SUPPLIED RECORDS
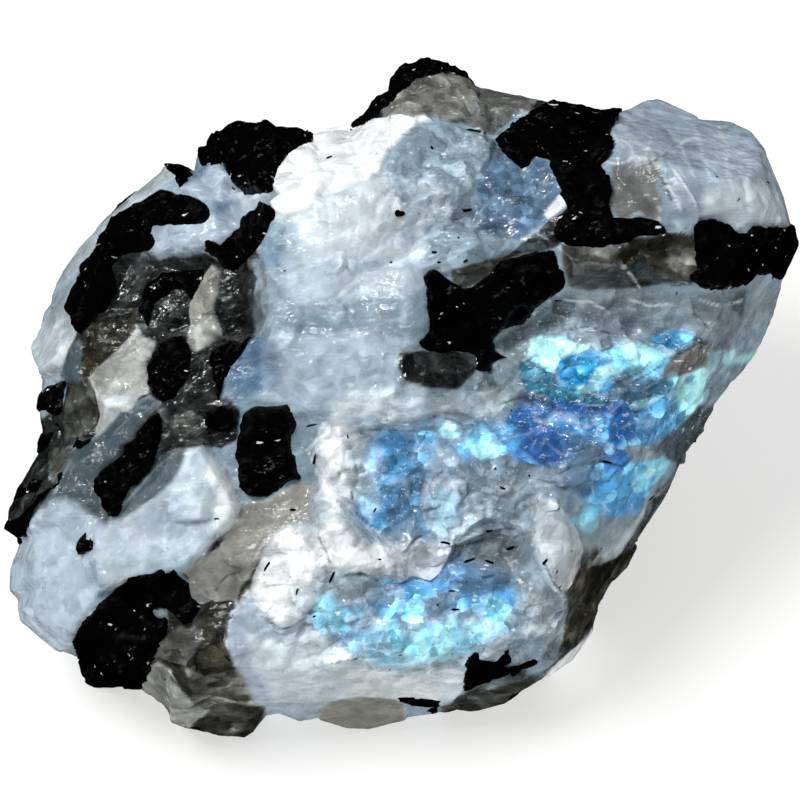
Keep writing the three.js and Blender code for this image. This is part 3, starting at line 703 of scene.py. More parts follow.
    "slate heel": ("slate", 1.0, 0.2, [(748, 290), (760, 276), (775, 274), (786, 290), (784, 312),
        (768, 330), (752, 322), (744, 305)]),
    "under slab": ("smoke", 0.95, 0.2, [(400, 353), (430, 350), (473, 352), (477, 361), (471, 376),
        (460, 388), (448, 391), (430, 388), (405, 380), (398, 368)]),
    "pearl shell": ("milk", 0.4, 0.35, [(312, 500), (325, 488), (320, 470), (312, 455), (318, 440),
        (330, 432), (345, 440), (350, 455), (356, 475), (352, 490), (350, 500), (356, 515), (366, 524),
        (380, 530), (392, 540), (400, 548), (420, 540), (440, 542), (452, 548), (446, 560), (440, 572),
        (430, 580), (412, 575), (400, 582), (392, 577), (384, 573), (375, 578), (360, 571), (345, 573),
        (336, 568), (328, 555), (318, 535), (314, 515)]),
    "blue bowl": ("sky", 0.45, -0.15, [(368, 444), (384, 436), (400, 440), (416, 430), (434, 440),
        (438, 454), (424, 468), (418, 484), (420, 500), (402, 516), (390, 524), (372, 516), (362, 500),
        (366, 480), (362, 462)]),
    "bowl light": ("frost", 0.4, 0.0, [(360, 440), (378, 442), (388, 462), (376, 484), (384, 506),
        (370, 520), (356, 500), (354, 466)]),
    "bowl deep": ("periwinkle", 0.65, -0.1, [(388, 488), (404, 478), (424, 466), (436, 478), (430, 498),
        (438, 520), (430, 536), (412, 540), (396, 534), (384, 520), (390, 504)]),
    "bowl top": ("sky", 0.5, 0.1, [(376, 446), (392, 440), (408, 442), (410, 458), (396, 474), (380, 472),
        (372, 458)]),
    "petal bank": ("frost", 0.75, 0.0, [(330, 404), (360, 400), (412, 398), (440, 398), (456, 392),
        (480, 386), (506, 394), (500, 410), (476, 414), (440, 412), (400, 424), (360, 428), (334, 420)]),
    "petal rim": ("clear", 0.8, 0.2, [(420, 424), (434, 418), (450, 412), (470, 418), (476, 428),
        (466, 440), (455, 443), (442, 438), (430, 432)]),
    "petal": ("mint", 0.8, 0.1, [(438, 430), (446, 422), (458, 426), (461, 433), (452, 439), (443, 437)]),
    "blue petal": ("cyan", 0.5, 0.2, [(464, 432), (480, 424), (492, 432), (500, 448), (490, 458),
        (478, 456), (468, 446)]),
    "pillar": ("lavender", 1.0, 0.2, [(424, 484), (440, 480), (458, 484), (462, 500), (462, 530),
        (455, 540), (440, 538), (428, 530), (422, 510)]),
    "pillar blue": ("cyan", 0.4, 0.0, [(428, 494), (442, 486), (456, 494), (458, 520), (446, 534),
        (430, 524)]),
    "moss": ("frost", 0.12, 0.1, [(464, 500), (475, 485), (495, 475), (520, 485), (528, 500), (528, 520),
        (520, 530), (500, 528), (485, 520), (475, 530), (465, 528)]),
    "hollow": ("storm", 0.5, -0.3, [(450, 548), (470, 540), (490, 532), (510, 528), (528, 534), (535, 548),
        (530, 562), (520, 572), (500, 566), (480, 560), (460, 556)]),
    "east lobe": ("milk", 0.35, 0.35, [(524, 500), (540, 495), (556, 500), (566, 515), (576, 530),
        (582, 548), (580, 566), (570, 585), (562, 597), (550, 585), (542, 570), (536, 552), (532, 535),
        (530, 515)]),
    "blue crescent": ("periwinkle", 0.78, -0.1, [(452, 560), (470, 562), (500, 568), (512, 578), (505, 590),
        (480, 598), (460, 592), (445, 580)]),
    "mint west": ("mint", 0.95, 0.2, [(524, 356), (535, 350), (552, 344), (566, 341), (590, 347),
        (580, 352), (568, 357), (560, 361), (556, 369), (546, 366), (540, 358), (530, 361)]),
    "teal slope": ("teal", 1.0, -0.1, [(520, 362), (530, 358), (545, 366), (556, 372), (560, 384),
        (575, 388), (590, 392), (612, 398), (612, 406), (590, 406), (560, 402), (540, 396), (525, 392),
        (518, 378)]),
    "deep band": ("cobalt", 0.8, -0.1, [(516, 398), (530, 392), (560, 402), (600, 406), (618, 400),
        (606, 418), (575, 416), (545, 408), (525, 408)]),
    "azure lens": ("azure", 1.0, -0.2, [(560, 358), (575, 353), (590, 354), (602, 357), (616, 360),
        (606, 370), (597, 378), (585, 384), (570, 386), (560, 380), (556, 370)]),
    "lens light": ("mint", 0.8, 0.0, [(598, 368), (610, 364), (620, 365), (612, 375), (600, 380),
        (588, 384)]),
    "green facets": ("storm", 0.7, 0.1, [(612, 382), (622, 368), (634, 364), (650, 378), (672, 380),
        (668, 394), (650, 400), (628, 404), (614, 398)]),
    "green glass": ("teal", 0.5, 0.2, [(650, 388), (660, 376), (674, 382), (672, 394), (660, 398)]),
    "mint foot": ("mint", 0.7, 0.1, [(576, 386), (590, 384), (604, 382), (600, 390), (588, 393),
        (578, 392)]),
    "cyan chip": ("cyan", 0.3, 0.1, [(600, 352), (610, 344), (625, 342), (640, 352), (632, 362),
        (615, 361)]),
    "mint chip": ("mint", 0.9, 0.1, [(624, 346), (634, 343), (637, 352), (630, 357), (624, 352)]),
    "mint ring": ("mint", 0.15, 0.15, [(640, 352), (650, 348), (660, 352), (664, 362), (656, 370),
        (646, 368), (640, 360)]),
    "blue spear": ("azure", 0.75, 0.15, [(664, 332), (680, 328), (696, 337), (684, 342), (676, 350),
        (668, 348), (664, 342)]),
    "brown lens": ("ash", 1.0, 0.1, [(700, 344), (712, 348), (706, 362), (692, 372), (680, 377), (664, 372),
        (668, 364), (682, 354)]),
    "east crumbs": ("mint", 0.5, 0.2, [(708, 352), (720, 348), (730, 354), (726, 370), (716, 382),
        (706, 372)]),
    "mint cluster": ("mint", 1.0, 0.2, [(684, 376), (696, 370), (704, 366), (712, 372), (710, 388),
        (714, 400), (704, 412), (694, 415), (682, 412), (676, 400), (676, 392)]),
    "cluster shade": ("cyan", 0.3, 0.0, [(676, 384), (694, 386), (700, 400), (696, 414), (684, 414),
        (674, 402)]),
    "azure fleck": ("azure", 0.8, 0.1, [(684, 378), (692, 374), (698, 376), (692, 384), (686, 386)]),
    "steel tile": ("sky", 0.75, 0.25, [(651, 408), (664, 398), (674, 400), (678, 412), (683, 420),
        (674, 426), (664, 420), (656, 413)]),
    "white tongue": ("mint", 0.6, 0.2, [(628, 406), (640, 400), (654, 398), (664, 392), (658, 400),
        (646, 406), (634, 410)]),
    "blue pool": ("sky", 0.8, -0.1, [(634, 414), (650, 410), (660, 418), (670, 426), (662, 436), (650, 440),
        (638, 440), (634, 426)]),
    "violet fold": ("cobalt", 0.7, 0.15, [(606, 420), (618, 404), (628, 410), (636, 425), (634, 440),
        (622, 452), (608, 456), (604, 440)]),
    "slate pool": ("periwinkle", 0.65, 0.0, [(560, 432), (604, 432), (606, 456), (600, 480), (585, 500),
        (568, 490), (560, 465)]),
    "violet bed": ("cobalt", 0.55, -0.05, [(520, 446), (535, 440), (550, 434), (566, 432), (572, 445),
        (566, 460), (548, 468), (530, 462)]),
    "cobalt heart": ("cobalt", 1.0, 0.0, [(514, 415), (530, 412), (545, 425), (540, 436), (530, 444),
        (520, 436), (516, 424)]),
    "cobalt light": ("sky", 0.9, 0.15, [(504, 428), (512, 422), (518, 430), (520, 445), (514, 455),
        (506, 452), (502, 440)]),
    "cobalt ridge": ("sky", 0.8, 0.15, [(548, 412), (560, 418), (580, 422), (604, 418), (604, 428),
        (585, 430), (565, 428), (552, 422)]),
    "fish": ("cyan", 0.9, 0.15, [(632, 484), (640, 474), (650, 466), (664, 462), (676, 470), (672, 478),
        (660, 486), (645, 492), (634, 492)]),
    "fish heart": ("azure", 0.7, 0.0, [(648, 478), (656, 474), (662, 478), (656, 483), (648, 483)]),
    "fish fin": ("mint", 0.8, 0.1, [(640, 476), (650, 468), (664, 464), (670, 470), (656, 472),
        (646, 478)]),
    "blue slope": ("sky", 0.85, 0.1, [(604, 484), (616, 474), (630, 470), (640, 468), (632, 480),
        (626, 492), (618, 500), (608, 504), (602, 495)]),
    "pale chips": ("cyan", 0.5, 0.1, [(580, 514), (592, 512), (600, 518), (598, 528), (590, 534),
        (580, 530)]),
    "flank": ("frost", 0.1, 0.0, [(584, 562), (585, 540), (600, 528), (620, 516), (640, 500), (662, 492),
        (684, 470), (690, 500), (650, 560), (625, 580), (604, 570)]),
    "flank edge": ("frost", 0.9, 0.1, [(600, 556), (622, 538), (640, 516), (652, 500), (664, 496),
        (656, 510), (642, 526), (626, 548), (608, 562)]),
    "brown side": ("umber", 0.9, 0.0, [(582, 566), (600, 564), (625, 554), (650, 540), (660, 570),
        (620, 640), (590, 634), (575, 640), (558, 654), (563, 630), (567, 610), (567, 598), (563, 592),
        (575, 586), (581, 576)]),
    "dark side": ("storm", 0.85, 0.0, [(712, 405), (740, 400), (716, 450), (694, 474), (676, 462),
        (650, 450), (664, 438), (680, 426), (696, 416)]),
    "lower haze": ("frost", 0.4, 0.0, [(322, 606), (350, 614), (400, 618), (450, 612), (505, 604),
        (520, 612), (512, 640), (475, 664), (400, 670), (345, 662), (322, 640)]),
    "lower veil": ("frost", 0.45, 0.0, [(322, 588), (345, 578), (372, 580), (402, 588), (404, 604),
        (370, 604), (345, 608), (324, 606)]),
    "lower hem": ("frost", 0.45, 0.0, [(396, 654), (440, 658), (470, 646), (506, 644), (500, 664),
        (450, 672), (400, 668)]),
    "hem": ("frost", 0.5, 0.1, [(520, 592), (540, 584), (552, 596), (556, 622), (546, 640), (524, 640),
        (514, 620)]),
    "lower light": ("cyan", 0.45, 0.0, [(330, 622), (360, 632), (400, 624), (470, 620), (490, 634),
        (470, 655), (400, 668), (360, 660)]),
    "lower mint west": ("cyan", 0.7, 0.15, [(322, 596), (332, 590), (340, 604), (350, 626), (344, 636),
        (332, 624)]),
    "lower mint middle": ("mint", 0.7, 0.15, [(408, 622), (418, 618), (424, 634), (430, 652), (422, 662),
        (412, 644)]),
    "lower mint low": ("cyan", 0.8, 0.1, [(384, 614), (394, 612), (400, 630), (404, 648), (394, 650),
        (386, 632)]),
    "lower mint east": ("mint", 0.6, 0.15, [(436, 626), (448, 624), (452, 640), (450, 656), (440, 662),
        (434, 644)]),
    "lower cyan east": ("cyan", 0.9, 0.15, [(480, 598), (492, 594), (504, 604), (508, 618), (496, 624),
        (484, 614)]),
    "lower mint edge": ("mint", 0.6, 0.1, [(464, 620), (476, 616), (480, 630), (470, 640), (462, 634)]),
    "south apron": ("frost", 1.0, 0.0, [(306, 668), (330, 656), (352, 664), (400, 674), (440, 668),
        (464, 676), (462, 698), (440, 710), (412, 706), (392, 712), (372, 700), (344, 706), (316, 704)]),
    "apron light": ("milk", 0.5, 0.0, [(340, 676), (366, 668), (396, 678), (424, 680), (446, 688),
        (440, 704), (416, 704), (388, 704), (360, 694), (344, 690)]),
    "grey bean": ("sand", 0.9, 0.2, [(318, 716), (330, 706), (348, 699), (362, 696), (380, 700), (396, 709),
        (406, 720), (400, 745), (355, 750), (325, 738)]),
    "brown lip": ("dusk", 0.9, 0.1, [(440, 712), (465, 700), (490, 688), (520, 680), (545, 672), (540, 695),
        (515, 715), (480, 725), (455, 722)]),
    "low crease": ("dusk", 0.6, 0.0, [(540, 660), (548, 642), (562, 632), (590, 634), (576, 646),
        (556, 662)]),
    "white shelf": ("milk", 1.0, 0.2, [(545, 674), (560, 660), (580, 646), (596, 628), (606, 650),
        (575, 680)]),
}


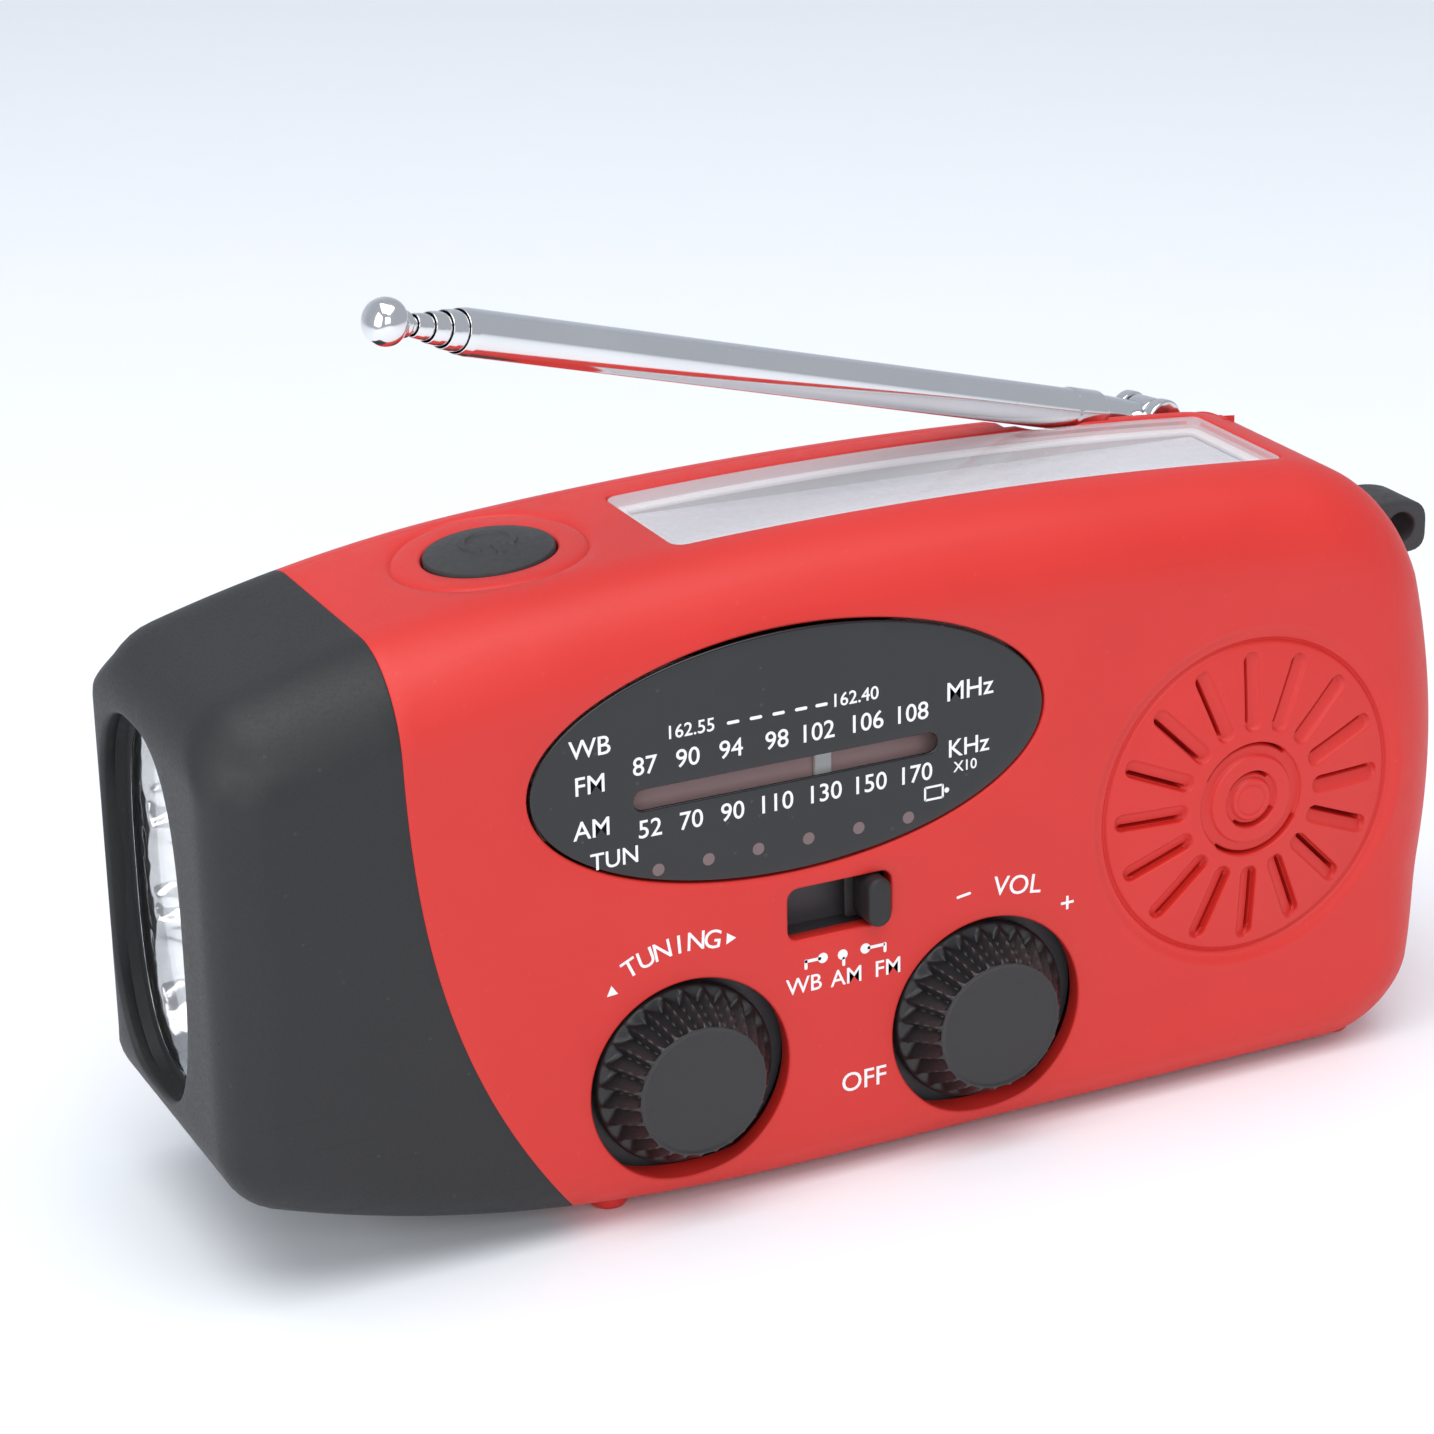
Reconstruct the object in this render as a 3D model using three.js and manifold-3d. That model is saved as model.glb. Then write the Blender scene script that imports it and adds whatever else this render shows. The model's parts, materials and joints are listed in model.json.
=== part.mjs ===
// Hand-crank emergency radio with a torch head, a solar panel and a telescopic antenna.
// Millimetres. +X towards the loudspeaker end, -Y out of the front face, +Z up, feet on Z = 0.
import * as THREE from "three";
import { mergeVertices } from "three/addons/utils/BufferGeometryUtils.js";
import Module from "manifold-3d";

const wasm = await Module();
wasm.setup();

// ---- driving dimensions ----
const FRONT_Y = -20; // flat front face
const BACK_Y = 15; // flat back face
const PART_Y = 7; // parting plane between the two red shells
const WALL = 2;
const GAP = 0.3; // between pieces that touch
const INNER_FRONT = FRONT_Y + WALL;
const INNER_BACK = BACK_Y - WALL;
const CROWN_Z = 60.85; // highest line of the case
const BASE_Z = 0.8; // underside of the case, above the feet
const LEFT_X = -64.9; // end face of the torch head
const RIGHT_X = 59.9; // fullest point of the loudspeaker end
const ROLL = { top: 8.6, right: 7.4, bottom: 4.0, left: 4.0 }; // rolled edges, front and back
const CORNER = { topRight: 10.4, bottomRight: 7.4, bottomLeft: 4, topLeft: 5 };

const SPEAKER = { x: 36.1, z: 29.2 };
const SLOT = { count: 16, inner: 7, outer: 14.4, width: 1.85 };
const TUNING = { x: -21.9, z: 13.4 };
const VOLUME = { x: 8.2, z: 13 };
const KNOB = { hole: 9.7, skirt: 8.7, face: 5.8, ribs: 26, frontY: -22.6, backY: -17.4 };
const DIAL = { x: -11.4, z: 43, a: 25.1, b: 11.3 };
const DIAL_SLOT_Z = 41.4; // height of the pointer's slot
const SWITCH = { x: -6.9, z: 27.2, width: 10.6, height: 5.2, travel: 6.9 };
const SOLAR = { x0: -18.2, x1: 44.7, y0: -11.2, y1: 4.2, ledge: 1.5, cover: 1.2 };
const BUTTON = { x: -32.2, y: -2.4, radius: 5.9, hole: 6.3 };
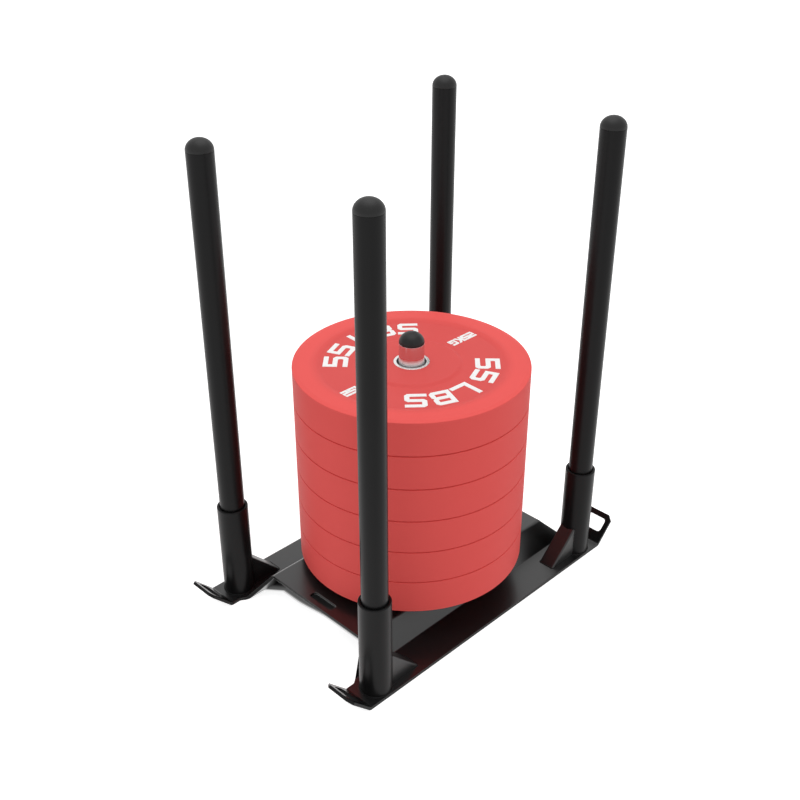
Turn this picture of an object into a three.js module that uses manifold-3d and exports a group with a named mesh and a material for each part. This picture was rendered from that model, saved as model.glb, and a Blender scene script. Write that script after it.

WHAT IS NEEDED
Show each line holding the word "script".

TASK RESULT
Reconstruct the object in this render as a 3D model using three.js and manifold-3d. That model is saved as model.glb. Then write the Blender scene script that imports it and adds whatever else this render shows. The model's parts, materials and joints are listed in model.json.
Turn this picture of an object into a three.js module that uses manifold-3d and exports a group with a named mesh and a material for each part. This picture was rendered from that model, saved as model.glb, and a Blender scene script. Write that script after it.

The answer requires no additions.